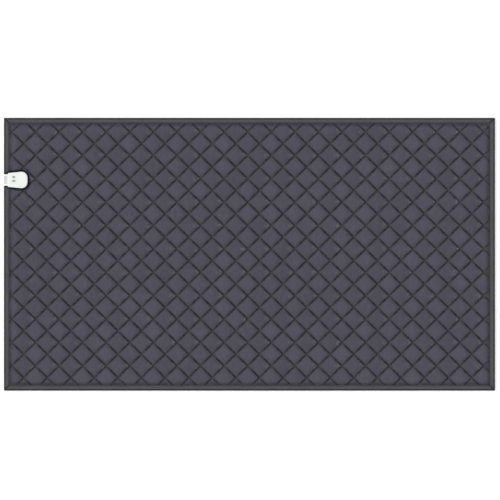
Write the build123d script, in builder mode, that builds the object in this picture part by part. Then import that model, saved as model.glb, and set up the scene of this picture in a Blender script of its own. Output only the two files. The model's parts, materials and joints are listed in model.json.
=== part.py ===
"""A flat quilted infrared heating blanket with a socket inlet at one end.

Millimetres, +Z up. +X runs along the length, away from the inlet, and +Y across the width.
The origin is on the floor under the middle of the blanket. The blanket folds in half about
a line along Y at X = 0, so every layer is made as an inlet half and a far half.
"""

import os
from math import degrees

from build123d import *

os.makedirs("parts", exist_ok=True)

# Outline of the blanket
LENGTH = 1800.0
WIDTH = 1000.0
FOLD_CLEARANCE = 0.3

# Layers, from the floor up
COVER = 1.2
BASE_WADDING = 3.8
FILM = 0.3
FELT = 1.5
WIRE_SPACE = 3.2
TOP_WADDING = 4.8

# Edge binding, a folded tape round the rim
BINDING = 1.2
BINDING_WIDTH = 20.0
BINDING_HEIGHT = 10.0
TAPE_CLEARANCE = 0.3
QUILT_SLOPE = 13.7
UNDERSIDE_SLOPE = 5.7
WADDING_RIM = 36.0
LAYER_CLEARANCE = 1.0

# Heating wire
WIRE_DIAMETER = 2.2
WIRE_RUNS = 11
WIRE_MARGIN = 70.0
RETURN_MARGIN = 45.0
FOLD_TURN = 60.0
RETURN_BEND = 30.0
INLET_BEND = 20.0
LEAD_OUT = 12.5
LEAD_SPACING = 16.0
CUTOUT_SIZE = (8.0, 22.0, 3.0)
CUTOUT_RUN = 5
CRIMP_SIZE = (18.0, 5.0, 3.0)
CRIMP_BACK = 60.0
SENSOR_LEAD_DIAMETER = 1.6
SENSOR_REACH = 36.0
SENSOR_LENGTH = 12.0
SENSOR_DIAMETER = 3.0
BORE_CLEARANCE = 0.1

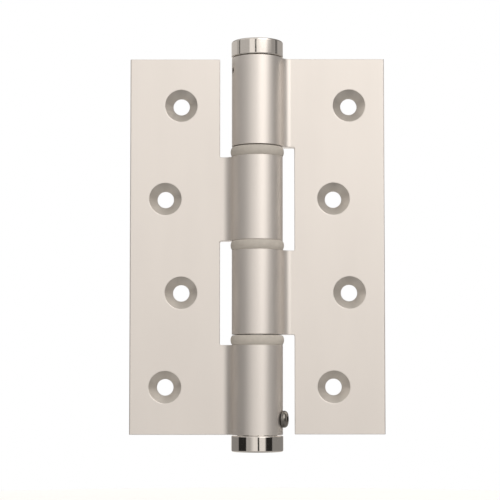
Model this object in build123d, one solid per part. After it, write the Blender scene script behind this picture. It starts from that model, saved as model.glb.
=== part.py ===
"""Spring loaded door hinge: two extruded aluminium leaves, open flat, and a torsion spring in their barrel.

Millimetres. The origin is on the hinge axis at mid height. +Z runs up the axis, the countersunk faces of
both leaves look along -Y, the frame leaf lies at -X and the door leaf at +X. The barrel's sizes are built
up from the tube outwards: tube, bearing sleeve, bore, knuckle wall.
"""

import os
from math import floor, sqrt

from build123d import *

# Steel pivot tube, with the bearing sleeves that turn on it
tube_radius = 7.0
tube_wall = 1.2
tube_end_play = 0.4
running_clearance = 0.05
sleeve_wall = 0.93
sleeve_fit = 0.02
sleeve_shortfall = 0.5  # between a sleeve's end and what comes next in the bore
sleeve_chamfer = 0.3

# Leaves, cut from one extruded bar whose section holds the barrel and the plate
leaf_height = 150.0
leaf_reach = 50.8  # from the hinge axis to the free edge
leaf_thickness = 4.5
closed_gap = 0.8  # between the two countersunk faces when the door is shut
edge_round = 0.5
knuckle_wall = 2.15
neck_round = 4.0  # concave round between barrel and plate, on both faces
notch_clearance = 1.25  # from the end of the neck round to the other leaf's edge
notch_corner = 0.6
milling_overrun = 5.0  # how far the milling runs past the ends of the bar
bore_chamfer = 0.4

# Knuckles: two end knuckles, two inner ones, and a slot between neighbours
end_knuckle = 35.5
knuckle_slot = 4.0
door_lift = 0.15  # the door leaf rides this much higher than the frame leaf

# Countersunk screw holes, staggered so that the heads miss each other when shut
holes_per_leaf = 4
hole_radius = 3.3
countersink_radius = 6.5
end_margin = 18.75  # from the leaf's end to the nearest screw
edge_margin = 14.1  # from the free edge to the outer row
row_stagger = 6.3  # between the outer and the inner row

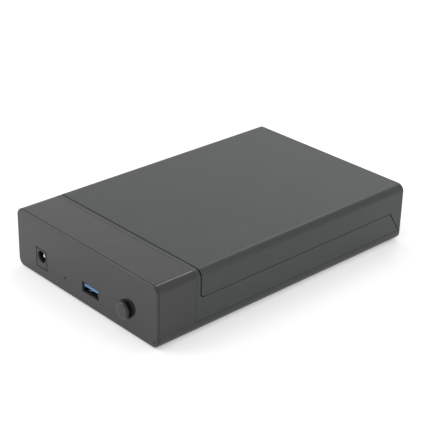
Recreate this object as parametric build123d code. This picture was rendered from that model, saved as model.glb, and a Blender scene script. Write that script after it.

Exercise
Repeat, word for word, the lines from the opening of the material through the line containing "at one end.".

Solution to the exercise
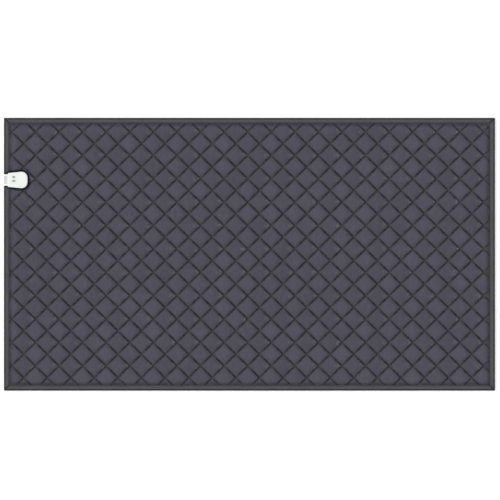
Write the build123d script, in builder mode, that builds the object in this picture part by part. Then import that model, saved as model.glb, and set up the scene of this picture in a Blender script of its own. Output only the two files. The model's parts, materials and joints are listed in model.json.
=== part.py ===
"""A flat quilted infrared heating blanket with a socket inlet at one end.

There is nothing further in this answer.